I assume you will be pleased with him, if you come. He will naturally ask us many questions and we will naturally answer them in as reassuring a way as possible.
Please do not think we intend to be in the very least bit possessive about Joe. For some time Peggy and I have felt that Joe needed more discipline than we are giving him here and we felt that until we had seen what effect school was having on him, we would not decide whether it was in his interests or ours that he should go on living with us …
If a change was to be made we intended to do it very slowly, as I think the sudden realisation that a place which he had regarded as his home almost as long as he could remember, was not really his home – might have a bad effect on his nervous disposition.

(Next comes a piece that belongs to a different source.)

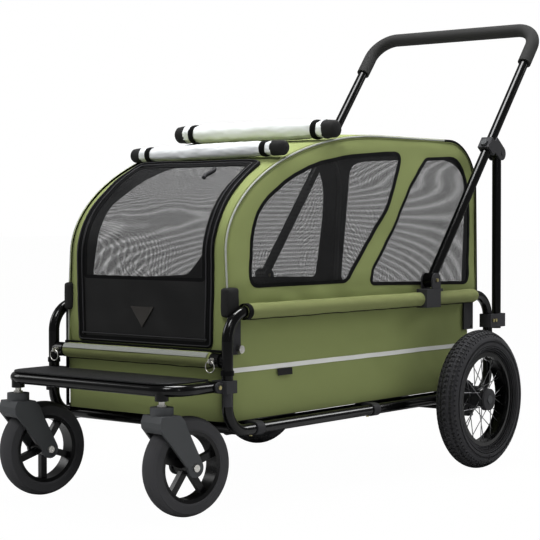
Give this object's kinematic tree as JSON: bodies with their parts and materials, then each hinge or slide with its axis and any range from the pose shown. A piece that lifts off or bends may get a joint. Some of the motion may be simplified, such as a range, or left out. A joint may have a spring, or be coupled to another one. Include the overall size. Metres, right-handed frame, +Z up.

We shan’t mention a word to Joe about your visit until we know that you are coming. We would be glad to put you up for the night here as soon as we hear your plans. The situation is a difficult one for you as for us and we will do our best not to make it harder. I understand you are over here for a short visit only. You could tell him (Little Joe), what I understand is the case, that Nat is not well and you have to be in England looking after him. Peggy is rather fussed with visitors or she would write. She sends greetings to Mrs Anthony.